The clearest example? Apple in the early 2000s.
Back when Jobs was at the helm, Apple didn’t just ship gadgets. They shipped status. Aspiration. Belonging.
You weren’t buying a phone. You were joining a movement.
Even the unboxing felt different. The interface felt different. And when people reviewed those products, it sounded less like tech feedback and more like a spiritual awakening.
That’s what feeling can do.
Now, contrast that with the landscape today:
A sea of soulless offers. SaaS apps that do 15 things but mean nothing. Coaching programs filled with frameworks but no emotion.
Most founders are building for conversion rates, not conviction.
And this is what no one tells you:
There’s a difference between being product-led… and being feeling-led.
Sales-led founders build with spreadsheets. Feeling-led founders build with intuition and obsession.
The former might scale faster short term.
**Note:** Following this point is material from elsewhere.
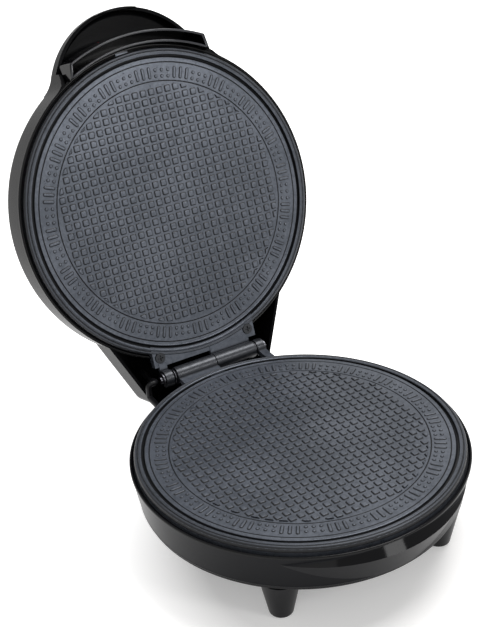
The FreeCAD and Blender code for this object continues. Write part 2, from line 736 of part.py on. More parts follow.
# ---- hinge pin, clip and the wiring sleeve across the hinge ----
clip_x = ear_left_outer - 0.5
pin = fuse("pin_blank", rod("pin_rod", d.pin_radius, clip_x - d.clip_thickness - 1.6,
                            ear_right_outer + 0.3, axis_y, axis_z),
           rod("pin_head", d.pin_head_radius, ear_right_outer + 0.3,
               ear_right_outer + 0.3 + d.pin_head_height, axis_y, axis_z))
groove = cut("pin_groove", rod("groove_out", d.pin_radius + 1, clip_x - d.clip_thickness - 0.1,
                               clip_x + 0.1, axis_y, axis_z),
             rod("groove_core", d.pin_radius - 0.5, clip_x - 3, clip_x + 3, axis_y, axis_z))
keep("hinge_pin", cut("hinge_pin", pin, groove))
washer = rod("clip_disc", d.clip_radius, clip_x - d.clip_thickness, clip_x, axis_y, axis_z)
washer_hole = rod("clip_hole", d.pin_radius - 0.47, clip_x - 2, clip_x + 2, axis_y, axis_z)
washer_slot = box("clip_slot", clip_x - 2, clip_x + 2, axis_y - 1.6, axis_y + 1.6,
                  axis_z - 6, axis_z)
keep("hinge_clip", cut("hinge_clip", washer, washer_hole, washer_slot))

sleeve_bend = 2.4
sleeve_end = -d.sleeve_side + sleeve_bend + 0.3
keep("base_wire_sleeve", pipe("base_wire_sleeve", [
    (-d.sleeve_side, 88, d.sleeve_level), (-d.sleeve_side, axis_y, d.sleeve_level),
    (-d.sleeve_side, axis_y, axis_z), (sleeve_end, axis_y, axis_z)],
    d.sleeve_radius, sleeve_bend))

# ---- lid shell ----
dome_centre = d.lid_top - d.dome_radius


def dome(name, radius, wall, low):
    # A disc with a gently domed top and a rounded shoulder.
    disc = cylinder(name + "_disc", size(radius) - wall, d.lid_top - low, 0, 0, low)
    ball = bind(doc.addObject("Part::Sphere", name + "_ball"), Radius=d.dome_radius - wall)
    place(ball, 0, 0, dome_centre)
    common = doc.addObject("Part::Common", name + "_domed")
    common.Base = disc
    common.Tool = ball
    reach = size(radius).value - size(wall).value
    return fillet(name, common, d.lid_round - wall,
                  lambda e: e.BoundBox.ZMin > size(low).value + 5
                  and abs(e.BoundBox.XMax - reach) < 0.5 and e.BoundBox.XMin < -reach + 0.5)


def hump(name, wall, low, high):
    disc = cylinder(name + "_disc", d.hump_radius - wall, size(high) - low,
                    0, -d.hump_back, low)
    top = size(high).value
    return fillet(name, disc, d.hump_round - size(wall) / 2,
                  lambda e: e.BoundBox.ZMin > top - 0.01 and e.Length > 50)


def flares(name, wall, low, high):
    # The fill between the round lid and the hump, with hollow arcs tangent to both.
    far = d.lid_radius + d.flare_radius
    near = d.hump_radius + d.flare_radius
    y = (far * far - near * near + d.hump_back * d.hump_back) / (d.hump_back * -2)
    x = (far * far - y * y).root()
    fill = slab(name + "_fill", [(0, 0), (-x, y), (0, -d.hump_back - 8), (x, y)], low, high)
    arcs = [cylinder(f"{name}_arc{side}", d.flare_radius + wall, size(high) - low + 2,
                     side * x, y, size(low) - 1) for side in (-1, 1)]
    return cut(name, fill, *arcs)


def shroud(name, wall, low, high):
    front = d.shroud_front - 10
    slope = (d.shroud_front_half - d.shroud_back_half) / (d.shroud_back - d.shroud_front)
    half0 = d.shroud_front_half + slope * 10 - wall
    back = d.shroud_back - wall
    half1 = d.shroud_back_half - wall + slope * wall
    solid = slab(name + "_slab", [(-half0, front), (half0, front), (half1, back),
                                  (-half1, back)], low, high)
    limit = back.value - 0.01
    rounded = fillet(name + "_corners", solid, d.shroud_round - wall,
                     lambda e: e.BoundBox.YMin > limit and e.BoundBox.XLength < 0.01)
    top = size(high).value - 0.01
    if size(wall).value > 0:
        return rounded
    return fillet(name, rounded, d.hump_round,
                  lambda e: e.BoundBox.ZMin > top and e.BoundBox.YMax > front.value + 1)


crown = dome("crown", d.lid_radius, 0, d.lid_rim)
visor = hump("visor", 0, d.hump_floor, d.hump_top)
flare_full = flares("flare_full", 0, d.lid_rim, d.hump_top - d.flare_drop)
flare_rise = d.hump_floor - d.lid_rim
flare_turn = math.degrees(math.atan2(flare_rise.value, d.flare_run.value))
flare_under = bind(doc.addObject("Part::Box", "flare_under"), Length=160, Width=60, Height=40)
turn = math.radians(flare_turn)
foot_y = -(d.hump_back + d.flare_foot)
place(flare_under, -80, foot_y - 60 * math.cos(turn) - 40 * math.sin(turn),
      d.lid_rim + 60 * math.sin(turn) - 40 * math.cos(turn),
      Rotation(Vector(1, 0, 0), -flare_turn))
flare = cut("flare", flare_full, flare_under)
hood = shroud("hood", 0, d.lid_rim, d.hump_top)
skirt = box("hood_skirt", -d.shroud_back_half + d.shroud_round, d.shroud_back_half
            - d.shroud_round, d.shroud_back - d.lid_wall, d.shroud_back,
            d.lid_rim - d.shroud_drop, d.lid_rim + 6)
tip = d.hump_back + d.hump_radius
slope_rise = d.hump_tip_floor - d.hump_floor
slope = math.degrees(math.atan2(slope_rise.value, d.hump_radius.value / 2))
under = bind(doc.addObject("Part::Box", "visor_under"), Length=140, Width=60, Height=30)
place(under, -70, -tip - 2, d.hump_tip_floor - 30, Rotation(Vector(1, 0, 0), -slope))
blank = cut("lid_blank", fuse("lid_solid", crown, cut("visor_cut", visor, under), flare,
                              hood, skirt), cylinder(
    "rim_room", d.plate_radius + d.edge_gap, 8, 0, 0, d.lid_rim - 8))

inner_crown = dome("inner_crown", d.lid_radius, d.lid_wall, d.lid_rim - 2)
inner_visor = hump("inner_visor", d.lid_wall, d.hump_floor - 14, d.hump_top - d.lid_wall)
inner_flare = flares("inner_flare", d.lid_wall, d.lid_rim - 1,
                     d.hump_top - d.flare_drop - d.lid_wall)
inner_hood = shroud("inner_hood", d.lid_wall, d.lid_rim - 12, d.hump_top - d.lid_wall)
outside = cut("outside_room", fuse("visor_room", inner_visor, inner_flare), cylinder(
    "crown_keep", d.lid_radius, 60, 0, 0, d.lid_rim - 4))
shell = cut("lid_hollow", blank, inner_crown, inner_hood, outside)

lid_seat_ring = cut("lid_seat_ring", cylinder("lid_seat_disc", d.lid_radius - d.lid_wall / 2,
                                              d.seat_thickness, 0, 0, lid_seat),
                    cylinder("lid_seat_open", d.seat_inner, d.seat_thickness, 0, 0, lid_seat),
                    cylinder("lid_seat_rebate", d.shield_flange + d.shield_clearance,
                             d.shield_thickness, 0, 0, lid_seat))
pillars = [cylinder(f"pillar_{side}", d.boss_radius, d.hump_top - 1 - lid_seat,
                    side * d.tab_screw_side, d.tab_screw_back, lid_seat) for side in (-1, 1)]
pillar_keep = cylinder("pillar_keep", d.shield_flange + 0.6, d.shield_thickness,
                       0, 0, lid_seat)
pillar_bores = [cylinder(f"pillar_bore_{side}", d.pilot_radius, 14, side * d.tab_screw_side,
                         d.tab_screw_back, lid_seat) for side in (-1, 1)]
lens_holes = [cylinder(f"lens_hole_{side}", d.lens_radius + d.lens_clearance, 10,
                       side * d.lens_side, -d.lens_forward, d.hump_top - 6)
              for side in (-1, 1)]
tongue_slot = box("tongue_slot", -14.5 - 0.4, -6 + 0.4, -(d.plate_radius + 1.6),
                  -(d.plate_radius - 4), upper_face + 1.8, lid_seat - 0.6)
keep("lid_shell", cut("lid_shell", fuse("lid_built", shell, lid_seat_ring, *pillars),
                      *pillar_bores, *lens_holes, pillar_keep, tongue_slot), lid=True)

# ---- handle liner ----
liner_top = d.hump_top - d.lid_wall


def sector(name, inner, outer, turns, low, high):
    # A length of ring whose ends run from the first angle inside to the second outside.
    ring = cut(name + "_ring", cylinder(name + "_out", outer, size(high) - low, 0, 0, low),
               cylinder(name + "_in", inner, size(high) - low, 0, 0, low))
    near_x, near_y = polar(turns[0] - 90, inner)
    far_x, far_y = polar(turns[1] - 90, outer)
    step_x, step_y = far_x - near_x, far_y - near_y
    in_x, in_y = near_x - step_x, near_y - step_y
    out_x, out_y = far_x + step_x * 1.5, far_y + step_y * 1.5
    keeper = slab(name + "_keep", [(-in_x, in_y), (-out_x, out_y), (out_x, out_y), (in_x, in_y)],
                  low, high)
    common = doc.addObject("Part::Common", name)
    common.Base = ring
    common.Tool = keeper
    return common


turns = (d.liner_half_angle.value, d.liner_end_angle.value)
wall_turn = math.degrees(1.15 * d.liner_wall.value / d.liner_outer.value)
liner_block = sector("liner_block", d.liner_inner, d.liner_outer, turns,
                     d.liner_rim, d.liner_floor)
corner_x = d.liner_outer.value * math.sin(math.radians(turns[1]))
liner_solid = fillet("liner_solid", liner_block, d.liner_round,
                     lambda e: e.BoundBox.ZLength > 10
                     and abs(abs(e.BoundBox.XMin) - corner_x) < 0.1)
liner_room = sector("liner_room", d.liner_inner + d.liner_wall, d.liner_outer - d.liner_wall,
                    (turns[0] - wall_turn, turns[1] - wall_turn), d.liner_rim,
                    d.liner_floor - d.liner_wall)
# Two posts stand on its floor and meet the roof of the hood.
middle = (d.liner_inner + d.liner_outer) / 2
liner_posts = []
for side in (-1, 1):
    post_x, post_y = polar(-90 + side * d.liner_post_angle.value, middle)
    liner_posts.append(cylinder(f"liner_post_{side}", d.liner_post,
                                liner_top - d.liner_floor + 0.5, post_x, post_y,
                                d.liner_floor - 0.5))
keep("handle_liner", fuse("handle_liner", cut("liner_tray", liner_solid, liner_room),
                          *liner_posts), lid=True)

# ---- lamps ----
for name, side in (("power", -1), ("ready", 1)):
    x, y = side * d.lens_side, -d.lens_forward
    stem = cylinder(f"{name}_stem", d.lens_radius, d.lid_wall, x, y, liner_top)
    crest = cylinder(f"{name}_crest", d.lens_flange, 1.2, x, y, d.hump_top)
    keep(f"{name}_lens", fuse(f"{name}_lens", stem, crest), lid=True)
    lamp = cylinder(f"{name}_glass", d.lamp_radius, d.lamp_length, x, y,
                    liner_top - d.lamp_length - 0.1)
    keep(f"{name}_lamp", lamp, lid=True)

# ---- lid screws, leads and sleeve ----
tab_screws = [screw(f"tab_screw_{side}", side * d.tab_screw_side, d.tab_screw_back,
                    upper_face + d.tab_head_sink, d.skirt_depth - d.tab_head_sink + 10,
                    d.tab_head_radius, d.tab_head_height)
              for side in (-1, 1)]
keep("hinge_tab_screws", group("hinge_tab_screws", *tab_screws), lid=True)
lid_sleeve_start = sleeve_end + d.sleeve_gap
lid_sleeve_turn = lid_sleeve_start + sleeve_bend + 0.6
keep("lid_wire_sleeve", pipe("lid_wire_sleeve", [
    (lid_sleeve_start, axis_y, axis_z), (lid_sleeve_turn, axis_y, axis_z),
    (lid_sleeve_turn, axis_y, axis_z + 12), (lid_sleeve_turn, axis_y - 4, axis_z + 22)],
    d.sleeve_radius, sleeve_bend), lid=True)

# ---- check and write ----
doc.recompute()
for obj in doc.Objects:
    if set(obj.State) & {"Invalid", "Error"}:
        raise RuntimeError(f"{obj.Name} failed: {obj.State}")
for name, obj in nodes.items():
    if obj.Shape.isNull() or not obj.Shape.isValid():
        raise RuntimeError(f"{name} has no valid shape")
for name, obj in nodes.items():
    obj.Shape.exportStep(f"parts/{name}.step")
    print(name, len(obj.Shape.Solids), round(obj.Shape.Volume, 1))
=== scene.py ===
import json
import math

import bmesh
import bpy
from mathutils import Matrix, Vector


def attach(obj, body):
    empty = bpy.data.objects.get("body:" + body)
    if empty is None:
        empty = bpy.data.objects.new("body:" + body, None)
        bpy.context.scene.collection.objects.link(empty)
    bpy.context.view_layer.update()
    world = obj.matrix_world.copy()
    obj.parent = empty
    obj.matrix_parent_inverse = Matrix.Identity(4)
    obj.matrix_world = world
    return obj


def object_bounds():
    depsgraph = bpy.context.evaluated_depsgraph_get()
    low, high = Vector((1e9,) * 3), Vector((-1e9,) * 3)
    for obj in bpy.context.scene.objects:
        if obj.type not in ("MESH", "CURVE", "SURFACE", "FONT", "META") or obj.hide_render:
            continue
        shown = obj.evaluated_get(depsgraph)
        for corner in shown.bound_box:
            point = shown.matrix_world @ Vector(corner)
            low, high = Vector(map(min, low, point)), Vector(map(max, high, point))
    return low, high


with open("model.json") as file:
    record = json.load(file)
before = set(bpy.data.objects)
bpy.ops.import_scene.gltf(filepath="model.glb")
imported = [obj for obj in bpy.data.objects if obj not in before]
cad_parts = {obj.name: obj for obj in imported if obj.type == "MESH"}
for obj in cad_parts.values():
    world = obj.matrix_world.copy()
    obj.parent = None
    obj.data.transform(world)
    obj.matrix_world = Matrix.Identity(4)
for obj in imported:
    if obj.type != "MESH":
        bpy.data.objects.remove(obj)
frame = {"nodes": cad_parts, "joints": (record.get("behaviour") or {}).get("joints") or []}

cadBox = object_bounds()
nodes = frame["nodes"]
hinge = frame["joints"][0]
mm = 0.001


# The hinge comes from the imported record, the two heights are the baking faces'
hingeAxis = Vector(hinge["pos_m"])
openAngle = math.radians(hinge["range_deg"][1])
faceHeight = 58.0 * mm       # lower face above the counter
plateGap = 1.6 * mm          # between the faces when closed
lidTurn = (Matrix.Translation(hingeAxis) @ Matrix.Rotation(-openAngle, 4, "X")
           @ Matrix.Translation(-hingeAxis))

print("frame loaded", len(nodes), "nodes")

# Materials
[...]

But the latter build things that last.
If you want to build something people talk about, recommend, remember—you can’t just ask: “How do I sell more?”
You have to ask:
What feeling do I want people to leave with? (results)
What belief should this reinforce every time it’s used?
What emotional arc will they go through from start to finish?
This is where real product innovation begins.
You don’t need 100 features.
You need one moment that makes someone say, “This is exactly what I needed.”